What is being asked ->
For the listing below, give the count of lines containing "this", and no other text.

Dataset excerpts ->
________________________________________

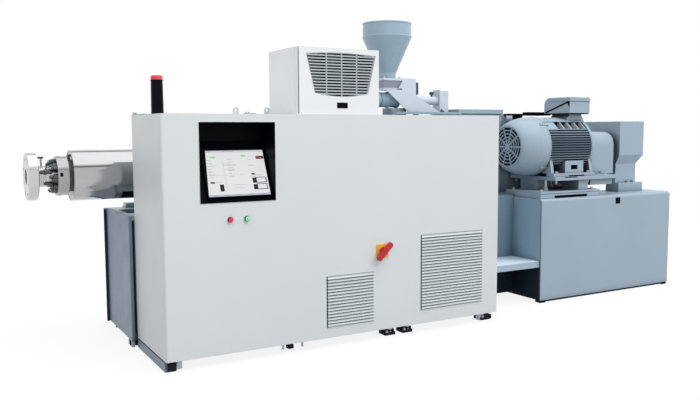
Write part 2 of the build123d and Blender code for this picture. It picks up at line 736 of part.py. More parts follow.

________________________________________

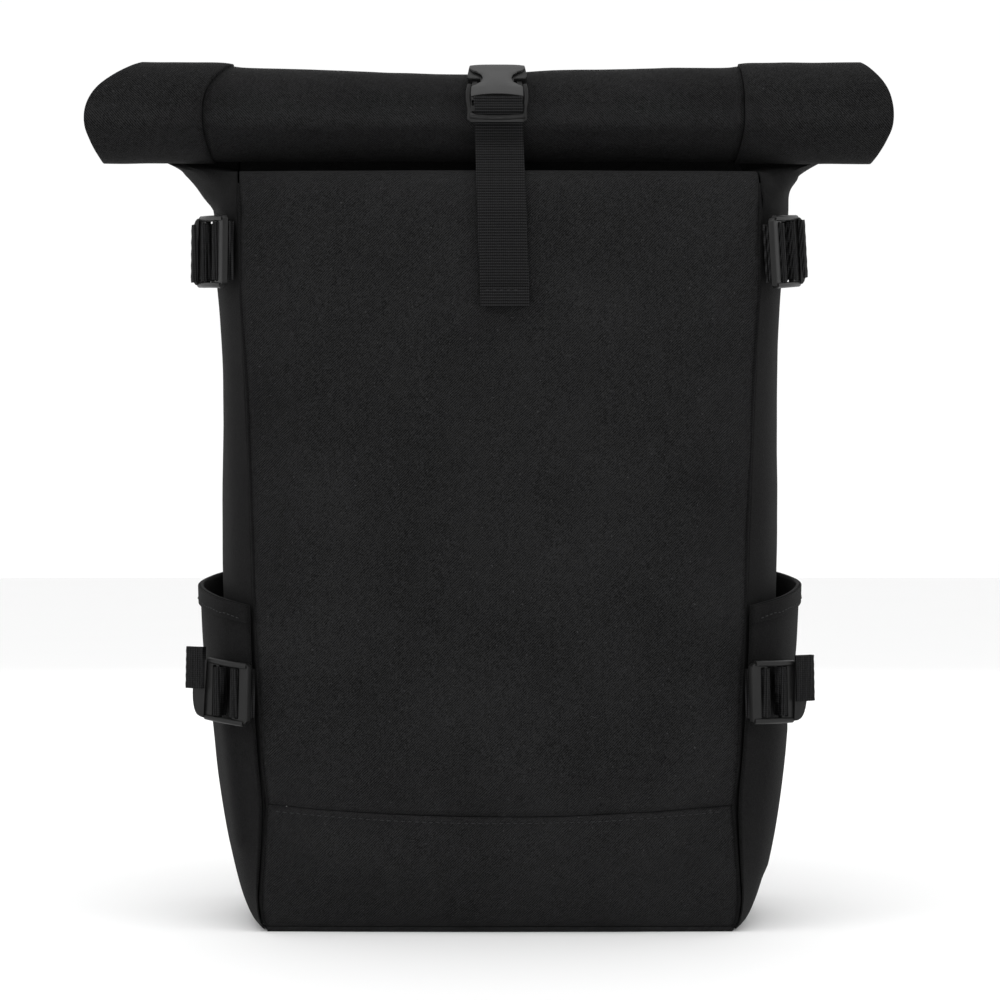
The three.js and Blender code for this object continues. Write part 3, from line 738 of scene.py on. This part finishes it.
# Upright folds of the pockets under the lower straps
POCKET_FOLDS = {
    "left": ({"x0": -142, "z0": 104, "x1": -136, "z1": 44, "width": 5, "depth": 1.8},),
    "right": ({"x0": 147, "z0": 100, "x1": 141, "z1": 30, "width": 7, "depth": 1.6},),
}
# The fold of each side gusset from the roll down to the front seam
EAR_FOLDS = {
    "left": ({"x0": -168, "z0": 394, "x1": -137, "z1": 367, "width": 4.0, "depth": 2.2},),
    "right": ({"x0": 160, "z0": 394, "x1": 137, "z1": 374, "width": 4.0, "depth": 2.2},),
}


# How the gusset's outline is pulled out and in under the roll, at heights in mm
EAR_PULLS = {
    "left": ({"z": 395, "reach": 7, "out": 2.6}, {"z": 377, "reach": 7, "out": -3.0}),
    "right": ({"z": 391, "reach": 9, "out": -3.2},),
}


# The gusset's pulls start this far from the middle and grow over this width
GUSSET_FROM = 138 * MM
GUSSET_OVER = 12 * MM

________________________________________

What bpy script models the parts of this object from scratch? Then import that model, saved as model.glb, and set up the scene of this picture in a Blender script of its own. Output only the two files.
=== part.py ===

________________________________________

Result ->
4